我们首先回顾具有度量的二维微分流形（抽象曲面）的定义，然后在抽象曲面上回顾切向量场与协变导数的定义，从而引入其上的Christoffel 符号和Riemann 曲率张量，接着我们仿照Gauss 绝妙定理的形式，由Riemann 曲率张量和度量便可以得到抽象曲面上一个在不同局部坐标系下的不变的量，也就是Gauss 曲率。而以上提及的由度量决定的量均与三维空间中曲面上对应的由第一基本形式决定的内蕴量的形式相吻合。最后，我们来验证抽象曲面上Gauss 曲率与Euler 示性数的关系，即Gauss-Bonnet 定理。

      We first recall the definition of two-dimensional differential manifold with metric (i.e., abstract surfaces). Then on the abstract surface, we recall the definition of the tangent vector field, covariant derivative, Christoffel symbol and the Riemann curvature tensor.

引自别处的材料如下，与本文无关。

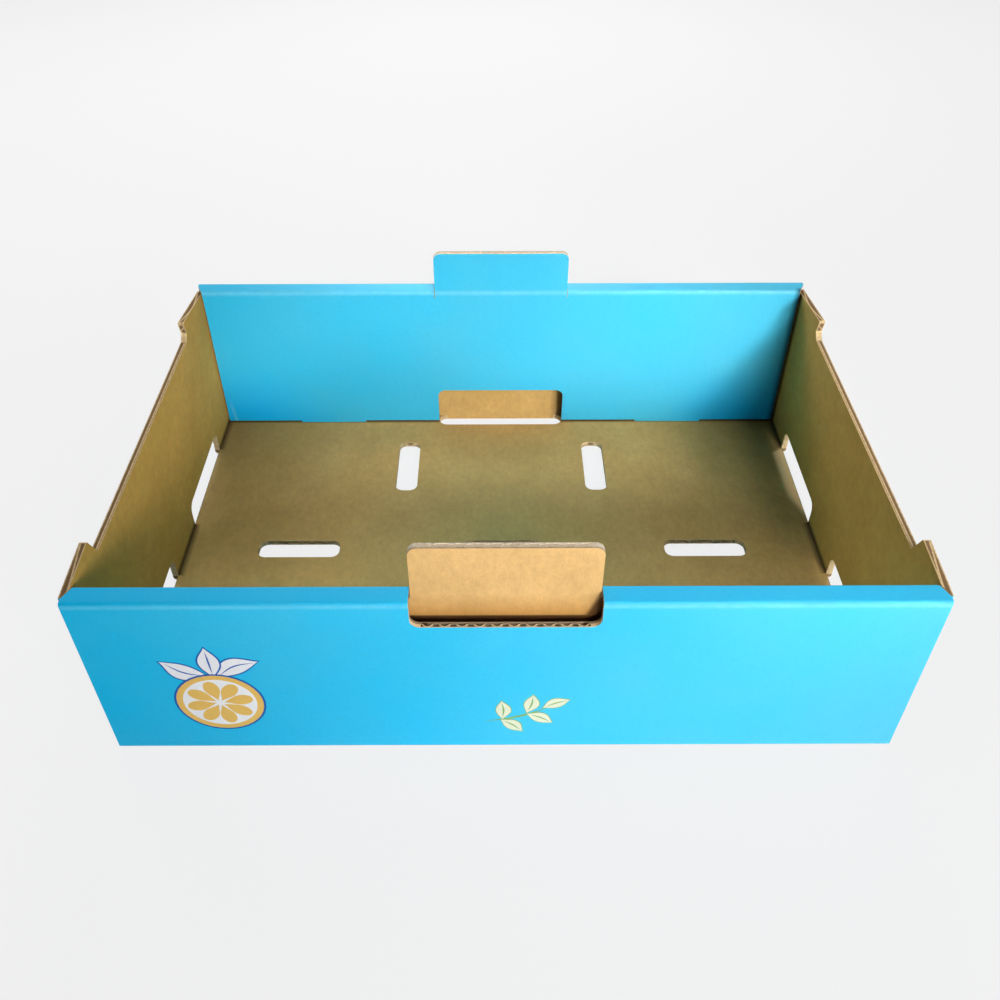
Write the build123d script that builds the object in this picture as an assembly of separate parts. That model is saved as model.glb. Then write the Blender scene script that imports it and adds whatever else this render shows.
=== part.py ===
from build123d import *
from math import cos, pi
import os

# Open produce tray, die-cut and folded from one sheet of corrugated board.
# Millimetres. X runs along the front, Y to the back, Z up.
# The origin is on the floor under the middle of the tray.

# Board
board = 3.6            # thickness of the sheet
fold_outside = 1.6     # radius round the outside of a fold
fold_inside = 0.5      # radius left on the inside of a fold
gap = 0.35             # clearance between boards that lie side by side
kerf = 0.5             # width left by a cut between two free edges
flute_pitch = 8.0      # from one wave of the corrugated sheet to the next
liner = 0.5            # flat sheets on both sides of the waves
medium = 0.5           # the wavy sheet
mouth_depth = 2.5      # how deep the flutes are open at a cut edge
wave_steps = 8         # straight steps that draw one wave

# Tray
inside_length = 395.8  # between the two side walls
width = 284.0          # over the front and back faces
height = 111.0         # floor to the top of the ledges
end_step = 1.0         # front and back panels stop this far short of the side wall's face
side_gap = 1.2         # between the ends of an inner panel and the side walls
foot_gap = 1.2         # inner panel's lower edge above the bottom sheet
foot_corner = 1.0      # cut off the lower corners of the front and back panels

# Stacking tabs, cut out of the ledge and the outer panel and left standing
tab_width = 87.0
tab_drop = 16.4        # how far the cut goes down the outer panel
tab_corner = 4.5
drop_corner = 5.0
crease_take_up = 0.8   # length lost in the crease under the tab
slit_below_ledge = 1.0 # the tab's side cuts end this far under the ledge

# Windows at the foot of the inner panels, and slots in the bottom under them
window_height = 31.3
window_corner = 5.0
slot_clearance = 0.8   # slot and window are longer than the tab by this at each end
slot_reach = 3.7       # slot comes this far into the tray, past the inner panel
slot_corner = 5.7

# Lock tabs at the foot of the inner panels
lock_start = 98.0      # from the middle of the tray
lock_length = 46.5
lock_corner = 2.0
lock_short = 0.4       # lock tab ends this far above the underside

# Side walls
wall_dip = 9.7         # middle of the side wall below the ledges
ear_rise = 2.8         # tip of an ear above the ledge
front_ear = 33.2       # corner to the tip of the front ear
front_notch = 6.3      # the front ear's side leans out by this
back_ear = 50.4        # corner to the tip of the back ear
back_undercut = 2.4    # the back ear's side leans in by this
back_shoulder = 4.2    # small slope at the foot of the back ear
shoulder_rise = 3.8
wall_corner = 1.2

# Corner flaps, folded in from the side walls and held between the two panels
flap_reach = 78.0
flap_clearance = 1.5   # above the bottom sheet and below the ledge
flap_corner = 6.0

# Vents in the bottom
vent_length = 51.0
vent_width = 14.5
vent_corner = 5.2
cross_vent_pitch = 127.5   # middle row, slots along X
long_vent_x = 64.0         # front and back pairs, slots along Y
long_vent_y = 80.6

# Vents along the foot of the side walls
side_vent_near = 22.5      # from the middle of the tray
side_vent_length = 76.5
side_vent_top = 19.0
side_vent_corner = 6.0

# Places that follow from the sizes above
ledge = 3 * board + 2 * gap              # outer panel, corner flap and inner panel
face_y = width / 2
outer_inside_y = face_y - board          # inside of the outer panel
panel_y = face_y - ledge                 # face of the inner panel
panel_back_y = panel_y + board
flap_y = outer_inside_y - gap            # outside of the corner flap
wall_in_x = inside_length / 2
wall_out_x = wall_in_x + board
front_x = wall_out_x - end_step          # end of the front and back panels
panel_end_x = wall_in_x - side_gap
ledge_under = height - board
wall_top = height - wall_dip
corner_start = flap_y - board - fold_outside   # where the side wall starts to turn into the flap
tab_top = height + ledge + tab_drop - crease_take_up
tab_foot = ledge_under - slit_below_ledge
drop_floor = height - tab_drop
opening_x = tab_width / 2 + kerf
slot_x = tab_width / 2 + slot_clearance
slot_y = panel_y - slot_reach
root_x = wall_in_x - board               # the bottom sheet's flat part ends inside these lines
root_y = slot_y - 2 * board
past = 2.0                               # how far cutters run past a face
same_place = 0.01                        # points closer than this are one


def fillet_at(face, points, radius):
    def is_named(v):
        return any(abs(v.X - x) + abs(v.Y - y) < same_place for x, y in points)

    return fillet(face.vertices().filter_by(is_named), radius)


def folded_strip(outside, inside):
    """Section of a folded board: its outer line, then its inner line back to the start."""
    face = make_face(Polyline(*outside, *reversed(inside), close=True))
    face = fillet_at(face, outside[1:-1], fold_outside)
    return fillet_at(face, inside[1:-1], fold_inside)


def long_wall():
    """Back wall: bottom fold, outer panel, ledge and inner panel, cut to its ends."""
    foot = board + foot_gap
    outside = [(root_y, 0), (face_y, 0), (face_y, height), (panel_y, height), (panel_y, foot)]
    inside = [
        (root_y, board),
        (outer_inside_y, board),
        (outer_inside_y, ledge_under),
        (panel_back_y, ledge_under),
        (panel_back_y, foot),
    ]
    strip = extrude(Plane.YZ * folded_strip(outside, inside), amount=front_x, both=True)
    end = [(panel_end_x, root_y), (panel_end_x, panel_y), (front_x, outer_inside_y), (front_x, face_y)]
    plan = make_face(Polyline(*end, *[(-x, y) for x, y in reversed(end)], close=True))
    wall = strip & extrude(plan, amount=height)
    sheet_end = Box(wall_out_x, flap_y - root_y + past, board + past)
    sheet_end = Pos(root_x + wall_out_x / 2, (flap_y + root_y - past) / 2, (board - past) / 2) * sheet_end
    wall = wall - sheet_end - mirror(sheet_end, about=Plane.YZ)
    beyond = foot_corner + past
    corner = [(front_x + past, -past), (front_x + past, beyond), (front_x - beyond, -past)]
    corner_cut = extrude(Plane.XZ * make_face(Polyline(*corner, close=True)), amount=-width)
    return wall - corner_cut - mirror(corner_cut, about=Plane.YZ)


def wall_profile():
    """Side wall seen from the side: level in the middle, with an ear at each corner."""
    tip = height + ear_rise
    front_tip = -flap_y + front_ear
    back_tip = flap_y - back_ear
    notches = [
        (front_tip, tip),
        (front_tip + front_notch, wall_top),
        (back_tip + back_undercut - back_shoulder, wall_top),
        (back_tip + back_undercut, wall_top + shoulder_rise),
        (back_tip, tip),
    ]
    points = [(-flap_y, 0), (-flap_y, height), *notches, (flap_y, ledge_under), (flap_y, 0)]
    face = fillet_at(make_face(Polyline(*points, close=True)), notches, wall_corner)
    return extrude(Plane.YZ * face, amount=wall_out_x, both=True)


def cross_strip():
    """The bottom sheet and both side walls, with their ears, corner flaps and vents."""
    tip = height + ear_rise
    outside = [(-wall_out_x, tip), (-wall_out_x, 0), (wall_out_x, 0), (wall_out_x, tip)]
    inside = [(-wall_in_x, tip), (-wall_in_x, board), (wall_in_x, board), (wall_in_x, tip)]
    strip = extrude(Plane.XZ * folded_strip(outside, inside), amount=flap_y, both=True) & wall_profile()
    for corner_cut in (corner_relief(), ledge_relief(), side_vent()):
        strip = strip - at_corners(corner_cut)
    return strip + at_corners(corner_flap())


def at_corners(piece):
    """The piece from the back right corner, at all four corners."""
    back = [piece, mirror(piece, about=Plane.YZ)]
    return back + [mirror(p, about=Plane.XZ) for p in back]


def corner_flap():
    """The fold at the back right corner and the flap behind it."""
    low = board + flap_clearance
    high = ledge_under - flap_clearance
    free_x = wall_in_x - flap_reach
    outside = [(wall_out_x, corner_start), (wall_out_x, flap_y), (free_x, flap_y)]
    inside = [(wall_in_x, corner_start), (wall_in_x, flap_y - board), (free_x, flap_y - board)]
    flap = Pos(0, 0, low) * extrude(folded_strip(outside, inside), amount=high - low)
    free_corners = flap.edges().filter_by(Axis.Y).group_by(Axis.X)[0]
    return fillet(free_corners, flap_corner)


def corner_relief():
    """Takes the square end off the wall where the flap folds in, up to a cut above and below."""
    low = board + flap_clearance - kerf
    high = ledge_under - flap_clearance + kerf
    reach = flap_y + past - corner_start
    block = Box(board + past, reach, high - low)
    return Pos(wall_in_x + (board + past) / 2, corner_start + reach / 2, (low + high) / 2) * block


def ledge_relief():
    """Clears the ledge's end where the ear passes outside it."""
    low = ledge_under - gap
    outline = [
        (root_x, face_y),
        (front_x + gap, face_y),
        (front_x + gap, outer_inside_y),
        (panel_end_x + gap, panel_y),
        (root_x, panel_y),
    ]
    face = make_face(Polyline(*outline, close=True))
    return Pos(0, 0, low) * extrude(face, amount=height + ear_rise + past - low, dir=(0, 0, 1))


def side_vent():
    """A vent that opens the wall down to the bottom sheet's edge."""
    face = RectangleRounded(side_vent_length, 2 * side_vent_top, side_vent_corner)
    centre_y = side_vent_near + side_vent_length / 2
    return extrude(Plane.YZ.offset(wall_in_x) * Pos(centre_y, 0) * face, amount=board + past)


def upright_plate(width, thickness, rise, corner):
    """A plate that stands on the origin, with its two top corners rounded."""
    plate = Box(width, thickness, rise, align=(Align.CENTER, Align.CENTER, Align.MIN))
    top_corners = plate.edges().filter_by(Axis.Y).group_by(Axis.Z)[-1]
    return fillet(top_corners, corner)


def tab_cut():
    """Opening in the back ledge and outer panel that the tab is folded up from."""
    rise = tab_top - drop_floor
    notch = RectangleRounded(2 * opening_x, 2 * rise, drop_corner)
    face = Plane.XZ.offset(-face_y - past) * Pos(0, drop_floor + rise) * notch
    outer = extrude(face, amount=face_y + past - panel_back_y - gap)
    slit_rise = tab_top - tab_foot
    slit = Box(2 * opening_x, ledge + 2 * past, slit_rise)
    return outer + Pos(0, face_y - ledge / 2, tab_foot + slit_rise / 2) * slit


def tab():
    """Back stacking tab, in line with the inner panel."""
    root = tab_foot - board
    plate = upright_plate(tab_width, board, tab_top - root, tab_corner)
    return Pos(0, panel_y + board / 2, root) * plate


def window():
    """Opening at the foot of the back inner panel, where the lower tray's tab comes up."""
    plate = upright_plate(2 * slot_x, board + gap, window_height - board, window_corner)
    return Pos(0, panel_y + board / 2, board) * plate


def stack_slot():
    """Slot in the bottom for the lower tray's tab, from inside the tray to the outer panel."""
    deep = outer_inside_y - slot_y
    face = RectangleRounded(2 * slot_x, deep, slot_corner)
    return Pos(0, slot_y + deep / 2, -past) * extrude(face, amount=board + 2 * past - fold_inside)


def lock_tab(side):
    """Tab at the foot of the back inner panel that drops into the bottom sheet."""
    low = lock_short
    rise = 2 * board + foot_gap - low
    plate = Box(lock_length, board, rise)
    foot = plate.edges().filter_by(Axis.Y).group_by(Axis.Z)[0]
    plate = chamfer(foot, lock_corner)
    centre_x = side * (lock_start + lock_length / 2)
    return Pos(centre_x, panel_y + board / 2, low + rise / 2) * plate


def lock_slot(side):
    """Slot in the bottom sheet for a lock tab."""
    block = Box(lock_length + 2 * gap, board + 2 * gap, board + foot_gap / 2)
    centre_x = side * (lock_start + lock_length / 2)
    return Pos(centre_x, panel_y + board / 2, (board + foot_gap / 2) / 2) * block


def bottom_vents():
    """Three slots across the middle and a pair of slots towards the front and the back."""
    across = RectangleRounded(vent_length, vent_width, vent_corner)
    along = Rot(0, 0, 90) * across
    faces = [Pos(column * cross_vent_pitch, 0) * across for column in (-1, 0, 1)]
    faces += [Pos(x * long_vent_x, y * long_vent_y) * along for x in (-1, 1) for y in (-1, 1)]
    return [Pos(0, 0, -past) * extrude(face, amount=board + 2 * past) for face in faces]


def flute_mouths(edge_length):
    """Open ends of the flutes at a cut edge: the edge runs along X and faces up, at the origin."""
    count = int(edge_length // flute_pitch)
    run = count * flute_pitch
    swing = board / 2 - liner
    steps = wave_steps * count
    wave = [(run * (i / steps - 0.5), swing * cos(2 * pi * i / wave_steps)) for i in range(steps + 1)]
    upper = [(x, y + medium / 2) for x, y in wave]
    lower = [(x, y - medium / 2) for x, y in reversed(wave)]
    hollows = Rectangle(run, 2 * swing) - make_face(Polyline(*upper, *lower, close=True))
    return Pos(0, 0, -mouth_depth) * extrude(hollows, amount=mouth_depth + kerf)


def back_mouths():
    """Flute mouths of the back half: tab, cut-out and stack slot."""
    panel_middle = panel_y + board / 2
    at_tab = flute_mouths(2 * (tab_width / 2 - tab_corner))
    at_drop = flute_mouths(2 * (opening_x - drop_corner))
    at_slot = flute_mouths(2 * (slot_x - slot_corner))
    return [
        Pos(0, panel_middle, tab_top) * at_tab,
        Pos(0, face_y - board / 2, drop_floor) * at_drop,
        Pos(0, slot_y, board / 2) * Rot(-90, 0, 0) * at_slot,
    ]


def vent_mouths():
    """Flute mouths along the back edges of the three middle vents."""
    row = flute_mouths(vent_length - 2 * vent_corner)
    place = Pos(0, vent_width / 2, board / 2) * Rot(90, 0, 0)
    return [Pos(column * cross_vent_pitch, 0, 0) * place * row for column in (-1, 0, 1)]


def tray():
    back = long_wall()
    body = cross_strip() + back + mirror(back, about=Plane.XZ)
    back_cuts = [tab_cut(), window(), stack_slot(), lock_slot(-1), lock_slot(1)]
    back_adds = [tab(), lock_tab(-1), lock_tab(1)]
    for cutter in back_cuts:
        body = body - cutter - mirror(cutter, about=Plane.XZ)
    for piece in back_adds:
        body = body + piece + mirror(piece, about=Plane.XZ)
    for cutter in bottom_vents():
        body = body - cutter
    for mouths in back_mouths() + vent_mouths():
        body = body - mouths - mirror(mouths, about=Plane.XZ)
    return body


part = tray()
os.makedirs("parts", exist_ok=True)
export_step(part, "parts/tray.step")
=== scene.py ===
from math import cos, hypot, pi, radians, sin

import bpy
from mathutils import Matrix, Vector


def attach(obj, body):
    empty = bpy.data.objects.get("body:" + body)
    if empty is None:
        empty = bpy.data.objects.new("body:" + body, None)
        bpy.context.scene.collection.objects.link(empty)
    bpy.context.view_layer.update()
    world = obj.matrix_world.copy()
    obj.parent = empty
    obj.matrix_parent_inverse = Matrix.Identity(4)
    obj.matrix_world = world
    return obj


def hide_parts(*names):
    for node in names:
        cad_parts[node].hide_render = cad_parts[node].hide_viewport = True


MM = 0.001

# Places on the tray, in millimetres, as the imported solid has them
BOARD = 3.6
HALF_WIDTH = 142.0
HEIGHT = 111.0
INNER_PANEL = 130.5
WALL_INSIDE = 197.9
WALL_OUTSIDE = 201.5
FLAP = 138.05
FOLD_OUTSIDE = 1.6
FOLD_INSIDE = 0.5
TAB_FOOT = 94.8
TAB_HALF_WIDTH = 43.5
TAB_CORNER = 4.5
VENT_NEAR, VENT_FAR = 22.5, 99.0
FLUTE_PITCH = 8.0
LINER = 0.4
MEDIUM = 0.4
MOUTH_DEPTH = 2.5  # how deep the flutes are open at a cut edge
PRESSED_DEPTH = 0.35  # how deep they are left open along the tabs' upper edges

# The printed picture, in millimetres of depth
INK_DEPTH = 0.28  # the front panel's face is set in by this, so that the picture stays within the tray
INK_FILM = 0.02  # how thick a patch of ink is
INK_LAYER = 0.03  # and how much thicker for each layer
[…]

Then by imitating Gauss's perfect theorem, an important invariant quantity under different local coordinates named the Gauss curvature can be seen through the Riemann curvature tensor and metric. All the above quantities determined by the metric are consistent with the corresponding intrinsic quantities determined by the first fundamental form on a surface in three-dimensional Euclidean space. Finally, let's verify the relationship between Gauss curvature and Euler's characteristic number on the abstract surface, that is, the Gauss-Bonnet theorem.